[Extracted records]
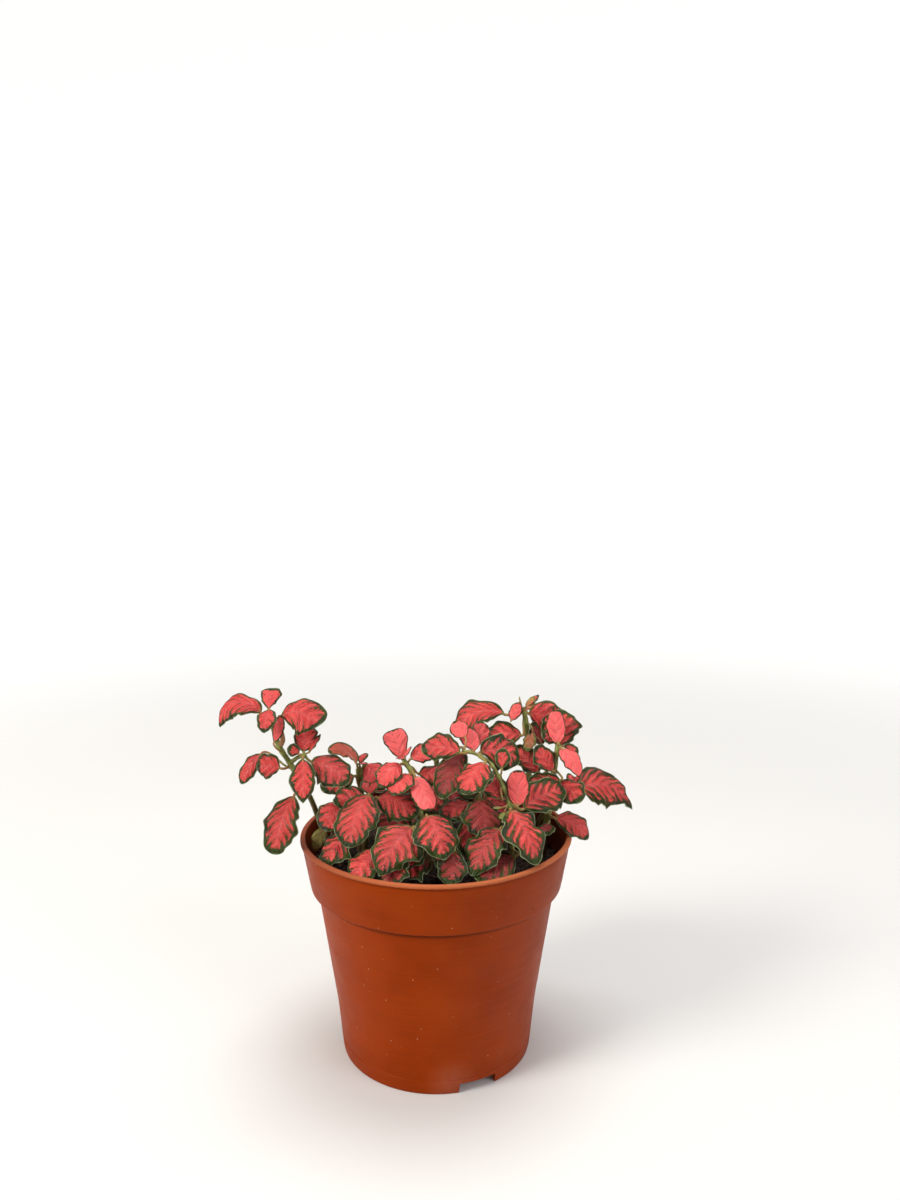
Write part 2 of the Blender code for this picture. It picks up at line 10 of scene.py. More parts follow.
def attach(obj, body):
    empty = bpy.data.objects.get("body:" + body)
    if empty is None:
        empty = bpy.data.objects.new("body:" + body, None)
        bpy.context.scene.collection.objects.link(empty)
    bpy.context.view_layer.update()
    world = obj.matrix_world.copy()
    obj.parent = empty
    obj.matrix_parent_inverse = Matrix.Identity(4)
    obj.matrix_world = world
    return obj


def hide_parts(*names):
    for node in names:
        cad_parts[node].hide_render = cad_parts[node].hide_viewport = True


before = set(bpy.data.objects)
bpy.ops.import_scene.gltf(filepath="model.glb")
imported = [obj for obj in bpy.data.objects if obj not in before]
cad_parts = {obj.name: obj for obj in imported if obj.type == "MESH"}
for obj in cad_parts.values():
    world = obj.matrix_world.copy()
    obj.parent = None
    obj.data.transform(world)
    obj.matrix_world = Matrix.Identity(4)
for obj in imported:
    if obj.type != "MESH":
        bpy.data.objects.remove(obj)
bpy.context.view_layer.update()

mm = 0.001  # lengths in the tables are millimetres, angles are degrees
tau = math.tau


# Small tools: colours, nodes, meshes

def linear(hexText):
    channels = [int(hexText[i:i + 2], 16) / 255 for i in (1, 3, 5)]
    return tuple(c / 12.92 if c <= 0.04045 else ((c + 0.055) / 1.055) ** 2.4 for c in channels) + (1.0,)


# the option that stands after the full stop in a node's kind
mainOption = {"Math": "operation", "VectorMath": "operation", "Mix": "data_type", "RandomValue": "data_type",
              "SampleIndex": "data_type", "MapRange": "interpolation_type", "Mapping": "vector_type",
              "Attribute": "attribute_name", "TexVoronoi": "feature", "TexWhiteNoise": "noise_dimensions"}


def fill(node, *feeds, **named):
    # feeds go into the open inputs in their order, the named ones by the input's name in camelCase. Each is a
    # plain value, or the socket or node that it comes from
    inputs = [socket for socket in node.inputs if socket.enabled]
    byName = {socket.name.replace(" ", "").lower(): socket for socket in inputs}
    for socket, feed in [*zip(inputs, feeds), *((byName[name.lower()], feed) for name, feed in named.items())]:
        if hasattr(feed, "outputs"):
            feed = next(output for output in feed.outputs if output.enabled)
        if isinstance(feed, bpy.types.NodeSocket):
            node.id_data.links.new(feed, socket)
        else:
            socket.default_value = feed
    return node


def addNode(tree, kind, *feeds, **named):
    # kind is Blender's name for the node without its first word, then its main option. A word all in capitals
    # is what a Math node does
    kind, _, option = ("Math." + kind if kind.isupper() else kind).partition(".")
    families = ("ShaderNode", "GeometryNode", "FunctionNode", "")
    node = tree.nodes.new(next(family + kind for family in families if hasattr(bpy.types, family + kind)))
    if option:
        setattr(node, mainOption[kind], option)
    return fill(node, *feeds, **named)


def newMaterial(name, roughness, look):
    # gives what its nodes need too: a way to add them, the shader, object coordinates, and the look with its
    # colours turned to linear
    material = bpy.data.materials.new(name)
    material.use_nodes = True
    add = partial(addNode, material.node_tree)
    shader = fill(material.node_tree.nodes["Principled BSDF"], roughness=roughness)
    look = {key: linear(value) if isinstance(value, str) else value for key, value in look.items()}
    return material, add, shader, add("TexCoord").outputs["Object"], look


def newObject(name, data):
    thing = bpy.data.objects.new(name, data)
    bpy.context.collection.objects.link(thing)
    return thing


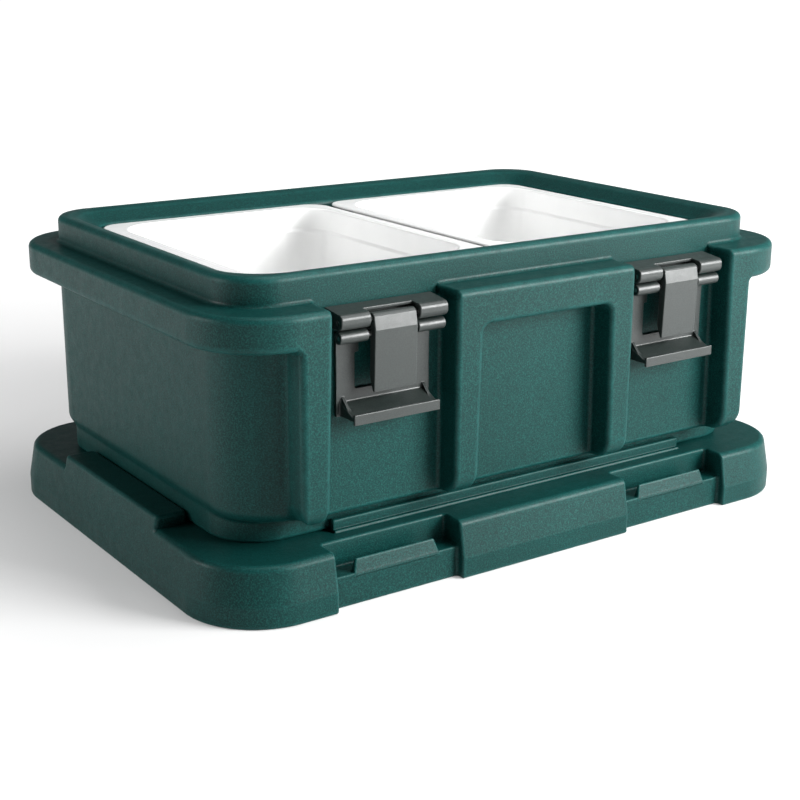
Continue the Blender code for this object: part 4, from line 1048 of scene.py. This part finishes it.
def studio_world():
    """Soft surroundings: bright low down, dim overhead and dark towards the left end, -X."""
    world = bpy.data.worlds.new("studio")
    world.use_nodes = True
    tree = world.node_tree
    tree.nodes.clear()
    direction = add_node(tree, "ShaderNodeTexCoord").outputs["Generated"]
    height = add_node(tree, "ShaderNodeSeparateXYZ", {"Vector": direction}).outputs["Z"]
    horizon, low_sky, zenith = (0.55, 0.56, 0.57), (0.27, 0.275, 0.28), (0.20, 0.205, 0.21)
    glow = ramp(tree, height, ((0.0, horizon), (1.0, zenith), (0.25, low_sky)))
    dark_side = (-0.97, -0.22, 0.10)
    towards = add_node(
        tree, "ShaderNodeVectorMath", {0: direction, 1: dark_side}, operation="DOT_PRODUCT",
    ).outputs["Value"]
    shade = remap(tree, towards, low=1.0, high=0.06, start=-0.6, end=0.5)
    tone = add_node(tree, "ShaderNodeCombineColor", {"Red": shade, "Green": shade, "Blue": shade})
    colour = blended(tree, 1.0, glow, tone.outputs["Color"], "MULTIPLY")
    background = add_node(tree, "ShaderNodeBackground", {"Color": colour, "Strength": 0.9})
    output = add_node(tree, "ShaderNodeOutputWorld")
    tree.links.new(background.outputs["Background"], output.inputs["Surface"])
    bpy.context.scene.world = world


def softbox(name, place, aim, size, power):
    """A square area light that faces a point."""
    light = bpy.data.lights.new(name, "AREA")
    light.shape = "SQUARE"
    light.size = size
    light.energy = power
    made = bpy.data.objects.new(name, light)
    bpy.context.scene.collection.objects.link(made)
    made.location = place
    made.rotation_euler = (Vector(aim) - Vector(place)).to_track_quat("-Z", "Y").to_euler()


def main_camera():
    """The camera, in front of the carrier's left front corner and looking down on it."""
    place = (-0.8675, -1.2476, 0.5531)
    yaw, pitch, roll = math.radians(34.71), math.radians(16.84), math.radians(0.32)
    forward = Vector((math.sin(yaw) * math.cos(pitch), math.cos(yaw) * math.cos(pitch), -math.sin(pitch)))
    right = Vector((math.cos(yaw), -math.sin(yaw), 0))
    up = right.cross(forward)
    across = right * math.cos(roll) + up * math.sin(roll)
    over = up * math.cos(roll) - right * math.sin(roll)
    data = bpy.data.cameras.new("camera")
    data.sensor_width = 36
    data.lens = 66.88
    camera = bpy.data.objects.new("camera", data)
    bpy.context.scene.collection.objects.link(camera)
    turn = Matrix((across, over, -forward)).transposed().to_4x4()
    camera.matrix_world = Matrix.Translation(place) @ turn
    bpy.context.scene.camera = camera


floor_piece()
studio_world()
softbox("key", place=(1.40, -1.90, 1.00), aim=(0.0, 0.0, 0.12), size=1.2, power=138)
softbox("left", place=(-2.0, 0.7, 0.65), aim=(0.0, 0.0, 0.10), size=0.9, power=22)
softbox("top", place=(0.35, -0.45, 1.9), aim=(0.0, 0.0, 0.2), size=1.4, power=25)
main_camera()
bpy.context.scene.view_settings.view_transform = "Standard"
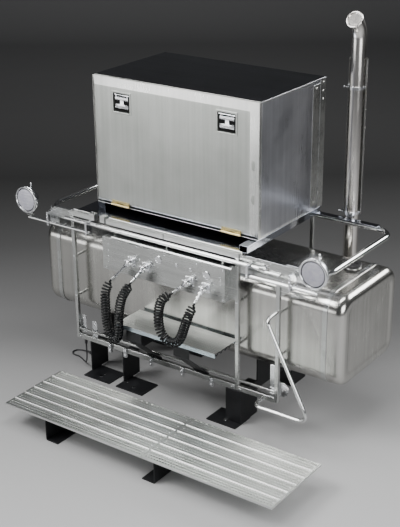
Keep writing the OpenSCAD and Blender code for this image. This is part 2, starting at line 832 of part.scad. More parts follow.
// Latch cup: a rim on the door's face and a tray behind it
module latch_cups() color(steel)
    for (s = [-1, 1])
        translate([locker_mid + s * latch_from_middle, locker_y0, latch_z]) {
            difference() {
                union() {
                    block([-latch_w / 2, -3, -latch_h / 2], [latch_w / 2, 0, latch_h / 2]);
                    block([-latch_w / 2 + 9, -1, -latch_h / 2 + 9], [latch_w / 2 - 9, latch_d, latch_h / 2 - 9]);
                }
                block([-latch_w / 2 + 20, -4, -latch_h / 2 + 20], [latch_w / 2 - 20, latch_d - 2, latch_h / 2 - 20]);
                bar_x(-latch_w / 2 + 14, latch_w / 2 - 14, paddle_y, paddle_z, paddle_pin + 0.1);
            }
        }

// Paddle that pulls out at the bottom, on a pin along its top edge
module paddle(s) {
    w = latch_w - 46;
    h = latch_h - 62;
    translate([locker_mid + s * latch_from_middle, locker_y0, latch_z]) {
        difference() {
            block([-w / 2, paddle_y - 3, 8 - h / 2], [w / 2, paddle_y + 1, paddle_z]);
            block([-w / 4, paddle_y - 5, 7 - h / 2], [w / 4, paddle_y + 2, 26 - h / 2]);
        }
        bar_x(-latch_w / 2 + 15, latch_w / 2 - 15, paddle_y, paddle_z, paddle_pin);
    }
}

module latch_paddle_left() color(steel) paddle(-1);
module latch_paddle_right() color(steel) paddle(1);

// Strikers on the locker's inner top edge
module latch_strikers() color(steel)
    for (s = [-1, 1])
        block([locker_mid + s * latch_from_middle - 25, door_back + 12, locker_z + locker_h - 60],
              [locker_mid + s * latch_from_middle + 25, door_back + 18, locker_z + locker_h - locker_wall]);

// Small foot that turns on the end of a lamp rod
module lamp_foot(x) {
    ear = 18;
    difference() {
        union() {
            block([x - ear - 4, lamp_y - 12, rod_z + 19], [x + ear + 4, lamp_y + 12, rod_z + 23]);
            for (s = [-1, 1])
                block([x + s * ear + (s > 0 ? 0 : -4), lamp_y - 12, rod_z + 19],
                      [x + s * ear + (s > 0 ? 4 : 0), lamp_y + 12, lamp_pivot_z + 8]);
        }
        bar_x(x - 30, x + 30, lamp_y, lamp_pivot_z, 8);
    }
    bar_x(x - ear - 6, x + ear + 6, lamp_y, lamp_pivot_z, 7.9);
    translate([x, lamp_y, rod_z + rod_d / 2 + 0.3]) cylinder(d = 16, h = 19 - rod_d / 2);
}

module lamp_foot_left() color(dark_steel) lamp_foot(lamp_x[0]);
module lamp_foot_right() color(dark_steel) lamp_foot(lamp_x[1]);

// Bowl, rim and lug of a lamp, with a short stud on top
module lamp(x) {
    r = lamp_d / 2;
    difference() {
        union() {
            translate([x, lamp_y - 22, lamp_z])
                rotate([90, 0, 0])
                    rotate_extrude()
                        polygon([
                            [0, -60], [r * 0.42, -60], [r * 0.62, -50], [r * 0.8, -30], [r * 0.9, -8],
                            [r * 0.94, 0], [r, 0], [r, 20], [r - 8, 20], [r - 8, 8], [r * 0.94 - 6, 8],
                            [r * 0.9 - 5, -6], [r * 0.8 - 4, -27], [r * 0.62 - 2, -46], [r * 0.42, -56],
                            [0, -56],
                        ]);
            block([x - 17, lamp_y - 9, lamp_pivot_z - 7], [x + 17, lamp_y + 9, lamp_z - r * 0.82]);
            bar_y(x, lamp_y + 37, lamp_y + 48, lamp_z, 26);
            translate([x + 18, lamp_y + 4, lamp_z + r * 0.8]) cylinder(d = 12, h = r * 0.2 + 24);
        }
        bar_x(x - 18, x + 18, lamp_y, lamp_pivot_z, 8.1);
    }
}

module lamp_left() color(steel) lamp(lamp_x[0]);
module lamp_right() color(steel) lamp(lamp_x[1]);

module lens(x) {
    r = lamp_d / 2 - 8.3;
    translate([x, lamp_y - 30.3, lamp_z])
        rotate([90, 0, 0]) {
            cylinder(r = r, h = 8);
            translate([0, 0, 8]) cylinder(r1 = r - 4, r2 = r - 30, h = 6);
        }
}

module lamp_lens_left() color("lavender") lens(lamp_x[0]);
module lamp_lens_right() color("lavender") lens(lamp_x[1]);

module stack_ring(d) {
    difference() {
        circle(d = d);
        circle(d = stack_d - 2 * stack_wall);
    }
}

// Straight tube with its foot flange, a bent tip on it, and a rolled rim on the mouth
module exhaust_stack() color(steel) {
    translate([stack_x, stack_y, stack_foot]) {
        linear_extrude(stack_top - stack_foot) stack_ring(stack_d);
        linear_extrude(10) stack_ring(stack_d + 24);
    }
    tip_z = stack_top + 0.1;
    translate([stack_x, stack_y - stack_bend, tip_z])
        rotate([90, 0, 90])
            rotate_extrude(angle = stack_angle) translate([stack_bend, 0]) stack_ring(stack_d);
    mouth_y = stack_y - stack_bend * (1 - cos(stack_angle));
    mouth_z = tip_z + stack_bend * sin(stack_angle);
    translate([stack_x, mouth_y, mouth_z])
        rotate([stack_angle, 0, 0])
            translate([0, 0, 0.1]) linear_extrude(14) stack_ring(stack_d + 18);
}

// Half tube behind the stack
module heat_shield() color(satin) {
    r = stack_d / 2 + shield_gap;
    translate([stack_x, stack_y, deck_z + 20])
        rotate_extrude(angle = 180) translate([r, 0]) square([2, stack_top - deck_z - 150]);
}

// Two clamps with a pointed ear, and two brackets back to the hoop and the tank
module stack_clamps() color("whitesmoke") {
    r = stack_d / 2 + 0.2;
    for (z = [deck_z + 18, deck_z + 860])
        translate([stack_x, stack_y, z])
            difference() {
                union() {
                    cylinder(r = r + 4, h = 22);
                    translate([0, 0, 6])
                        linear_extrude(8) polygon([[-r, 2], [-r - 42, -14], [-r, -34]]);
                    // Stand-offs that the heat shield lies on
                    intersection() {
                        translate([0, 0, 4]) cylinder(r = stack_d / 2 + shield_gap - 0.2, h = 14);
                        block([-r - 20, 6, 0], [r + 20, 20, 20]);
                    }
                }
                translate([0, 0, -1]) cylinder(r = r, h = 24);
            }
    // Saddle between the hoop and the stack
    difference() {
        block([stack_x - 30, hoop_y + hoop_d / 2 + 0.2, hoop_z - 14], [stack_x + 30, stack_y, hoop_z + 14]);
        translate([stack_x, stack_y, hoop_z - 20]) cylinder(r = r, h = 40);
    }
    // Bracket between the tank and the stack
    difference() {
        block([stack_x - 20, tank_back, tank_top - 210], [stack_x + 20, stack_y, tank_top - 190]);
        translate([stack_x, stack_y, tank_top - 220]) cylinder(r = r, h = 40);
    }
}

// Plank with folded edges and raised ribs
module plank(x0, x1) {
    top = walk_z - rib_h;
    strip = walk_d / (ribs + 1);
    block([x0, walk_y0, top - tread_t], [x1, walk_y0 + walk_d, top]);
    for (y = [walk_y0, walk_y0 + walk_d - tread_t])
        block([x0, y, top - plank_h], [x1, y + tread_t, top]);
    for (i = [1:ribs])
        block([x0 + 6, walk_y0 + i * strip - 6, top - eps], [x1 - 6, walk_y0 + i * strip + 6, walk_z]);
}

plank_joint = walk_x0 + plank_left;
module walkway_plank_left() color(satin) plank(walk_x0, plank_joint);
module walkway_plank_right() color(satin) plank(plank_joint + 4, plank_joint + 4 + plank_right);

// Bent plates that the walkway stands on
module walkway_brackets() color(dark_steel) {
    for (b = [[-388, 1], [482, -1]]) {
        x = b[0];
        side = b[1];
        inner = walk_z - rib_h - tread_t;
        block([x, walk_y0 + tread_t + 1, support_t - eps], [x + 6, walk_y0 + walk_d - tread_t - 1, inner]);
        block([min(x + 3, x + 3 + side * 95), walk_y0 + tread_t + 1, 0],
              [max(x + 3, x + 3 + side * 95), walk_y0 + walk_d - tread_t - 1, support_t]);
        block([x - 117, walk_y0 + tread_t + 1, inner - 5],
              [x + 3, walk_y0 + walk_d - tread_t - 1, inner]);
    }
}

module lead_gland() color(black) {
    p = lead_route[0];
    translate([p[0], p[1], p[2] + 6]) cylinder(d = 20, h = leg_z - p[2] - 6);
    translate(p) cylinder(d = 16, h = 8);
}

module lead_cable() color(black) swept_tube(lead_route, lead_d, 8, [0, 1, 0]);

module lead_plug() color(black)
    translate(lead_route[len(lead_route) - 1])
        rotate([0, 0, atan2(-1, 13)]) {
            bar_x(0, 26, 0, 0, 22);
            bar_x(26, 86, 0, 0, 29.8);
        }

tank_shell();
tank_end_left();
tank_end_right();
tank_bands();
tank_baffles();
filler_neck();
filler_cap();
level_sender();
drain_plug();
supports();
saddle_pads();
front_posts();
bottom_rails();
rail_lugs();
post_standoffs();
end_plate_left();
end_plate_right();
post_bracket();
front_tubes();
front_channel();
rod_clamps();
lamp_rods();
deck_plate();
deck_bearers();
hoop_left();
hoop_right();
hoop_rear();
rear_posts();
coupling_panel();
couplings();
hose_ferrules();
hose_coil_left();
hose_coil_right();
step_tray();
tray_bracket();
stirrup_step();
locker_body();
locker_door();
hinge_leaves();
hinge_pins();
door_seal();
latch_cups();
latch_paddle_left();
latch_paddle_right();
latch_strikers();
lamp_foot_left();
lamp_foot_right();
lamp_left();
lamp_right();
lamp_lens_left();
lamp_lens_right();
exhaust_stack();
heat_shield();
stack_clamps();
walkway_plank_left();
walkway_plank_right();
walkway_brackets();
lead_gland();
lead_cable();
lead_plug();
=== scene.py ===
"""Looks of the cross tank and locker tower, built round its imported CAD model.

Everything is in metres, in the CAD model's frame: +X along the tank, +Z up,
and the front, with the locker's door and the couplings, faces -Y.
"""
import json
from math import acos, cos, pi, radians, sin, tan

import bmesh
import bpy
from mathutils import Matrix, Vector

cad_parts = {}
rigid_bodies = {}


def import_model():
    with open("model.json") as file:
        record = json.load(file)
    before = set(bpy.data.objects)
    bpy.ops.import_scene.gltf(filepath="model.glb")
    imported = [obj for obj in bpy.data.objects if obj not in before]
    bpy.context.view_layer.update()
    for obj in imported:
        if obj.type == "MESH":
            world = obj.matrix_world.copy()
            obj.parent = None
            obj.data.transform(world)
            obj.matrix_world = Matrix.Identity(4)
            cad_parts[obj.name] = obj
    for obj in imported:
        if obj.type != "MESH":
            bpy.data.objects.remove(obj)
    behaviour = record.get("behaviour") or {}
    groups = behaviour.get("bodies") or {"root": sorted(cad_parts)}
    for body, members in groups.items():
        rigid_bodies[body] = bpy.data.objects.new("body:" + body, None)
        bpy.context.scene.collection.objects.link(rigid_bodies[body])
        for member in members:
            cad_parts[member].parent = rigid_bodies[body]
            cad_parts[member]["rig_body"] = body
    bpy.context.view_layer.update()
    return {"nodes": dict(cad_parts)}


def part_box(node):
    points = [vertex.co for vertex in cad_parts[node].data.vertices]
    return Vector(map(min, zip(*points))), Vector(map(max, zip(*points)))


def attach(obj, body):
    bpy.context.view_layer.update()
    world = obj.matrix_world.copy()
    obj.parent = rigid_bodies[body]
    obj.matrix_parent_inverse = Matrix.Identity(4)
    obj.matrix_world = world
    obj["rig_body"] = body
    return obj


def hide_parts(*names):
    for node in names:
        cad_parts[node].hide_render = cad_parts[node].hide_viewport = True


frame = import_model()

X, Y, Z = Vector((1, 0, 0)), Vector((0, 1, 0)), Vector((0, 0, 1))


# ---- camera

def look(position, back, roll, lens):
    """Camera at position, looking against back, turned by roll about its own axis."""
    side = Z.cross(back).normalized()
    up = back.cross(side)
    turned_side = side * cos(roll) + up * sin(roll)
    turned_up = up * cos(roll) - side * sin(roll)
    data = bpy.data.cameras.new("camera")
    data.lens = lens
    data.sensor_width = 36
    data.clip_end = 100
    camera = bpy.data.objects.new("camera", data)
    axes = Matrix((turned_side, turned_up, back)).transposed().to_4x4()
    camera.matrix_world = Matrix.Translation(position) @ axes
    bpy.context.scene.collection.objects.link(camera)
    bpy.context.scene.camera = camera


look(
    position=Vector((4.187, -5.851, 3.918)),
    back=Vector((0.541, -0.746, 0.388)).normalized(),
    roll=radians(-0.57),
    lens=79.47,
)


# ---- small helpers

class Box:
    """A CAD node's box at rest, with its sides by name."""

    def __init__(self, node):
        self.low, self.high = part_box(node)
        self.x0, self.y0, self.z0 = self.low
        self.x1, self.y1, self.z1 = self.high
        self.centre = (self.low + self.high) / 2
        self.size = self.high - self.low


def circle(centre, side, up, radius, count):
    """Points round a circle in the plane of side and up."""
    angles = (2 * pi * k / count for k in range(count))
    return [centre + (side * cos(a) + up * sin(a)) * radius for a in angles]


def add(name, data):
    """A new object in the scene."""
    obj = bpy.data.objects.new(name, data)
    bpy.context.scene.collection.objects.link(obj)
    return obj


def frame_of(direction, hint=Z):
    """Two unit vectors that span the plane across direction."""
    if abs(direction.dot(hint)) > 0.99:
        hint = X
    side = direction.cross(hint).normalized()
    return side, side.cross(direction).normalized()


def spline(points, step):
    """Points about a step apart on a smooth curve through the given points."""
    points = [Vector(p) for p in points]
    ends = [2 * points[0] - points[1], *points, 2 * points[-1] - points[-2]]
    out = []
    for a, b, c, d in zip(ends, ends[1:], ends[2:], ends[3:]):
        count = max(1, round((c - b).length / step))
        for k in range(count):
            t = k / count
            out.append(0.5 * (2 * b + (c - a) * t + (2 * a - 5 * b + 4 * c - d) * t * t + (3 * b
                - a - 3 * c + d) * t ** 3))
    return out + [points[-1]]


def carried_frames(points):
    """(tangent, side, up) at each point, with as little twist as can be."""
    tangents = [
        (points[min(i + 1, len(points) - 1)] - points[max(i - 1, 0)]).normalized()
        for i in range(len(points))
    ]
    side, _ = frame_of(tangents[0])
    frames = []
    for tangent in tangents:
        side = (side - tangent * side.dot(tangent)).normalized()
        frames.append((tangent, side, tangent.cross(side)))
    return frames


def rounded_path(points, radius, steps=8):
    """The corners of an open path, each made into an arc of that radius."""
    points = [Vector(p) for p in points]
    out = [points[0]]
    for a, b, c in zip(points, points[1:], points[2:]):
        into, away = (b - a).normalized(), (c - b).normalized()
        turn = acos(max(-1, min(1, into.dot(away))))
        reach = min(radius * tan(turn / 2), 0.45 * (b - a).length, 0.45 * (c - b).length)
        first, last = b - into * reach, b + away * reach
        for k in range(steps + 1):
            t = k / steps
            out.append(first * (1 - t) ** 2 + 2 * b * t * (1 - t) + last * t * t)
    return out + [points[-1]]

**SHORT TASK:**
Write out only the lines that run from the line containing "lamp_foot_left();" through the line containing "points = [vertex.co", both included, exactly as they appear above.

**OUTPUT FOR THIS EXERCISE:**
lamp_foot_left();
lamp_foot_right();
lamp_left();
lamp_right();
lamp_lens_left();
lamp_lens_right();
exhaust_stack();
heat_shield();
stack_clamps();
walkway_plank_left();
walkway_plank_right();
walkway_brackets();
lead_gland();
lead_cable();
lead_plug();
=== scene.py ===
"""Looks of the cross tank and locker tower, built round its imported CAD model.

Everything is in metres, in the CAD model's frame: +X along the tank, +Z up,
and the front, with the locker's door and the couplings, faces -Y.
"""
import json
from math import acos, cos, pi, radians, sin, tan

import bmesh
import bpy
from mathutils import Matrix, Vector

cad_parts = {}
rigid_bodies = {}


def import_model():
    with open("model.json") as file:
        record = json.load(file)
    before = set(bpy.data.objects)
    bpy.ops.import_scene.gltf(filepath="model.glb")
    imported = [obj for obj in bpy.data.objects if obj not in before]
    bpy.context.view_layer.update()
    for obj in imported:
        if obj.type == "MESH":
            world = obj.matrix_world.copy()
            obj.parent = None
            obj.data.transform(world)
            obj.matrix_world = Matrix.Identity(4)
            cad_parts[obj.name] = obj
    for obj in imported:
        if obj.type != "MESH":
            bpy.data.objects.remove(obj)
    behaviour = record.get("behaviour") or {}
    groups = behaviour.get("bodies") or {"root": sorted(cad_parts)}
    for body, members in groups.items():
        rigid_bodies[body] = bpy.data.objects.new("body:" + body, None)
        bpy.context.scene.collection.objects.link(rigid_bodies[body])
        for member in members:
            cad_parts[member].parent = rigid_bodies[body]
            cad_parts[member]["rig_body"] = body
    bpy.context.view_layer.update()
    return {"nodes": dict(cad_parts)}


def part_box(node):
    points = [vertex.co for vertex in cad_parts[node].data.vertices]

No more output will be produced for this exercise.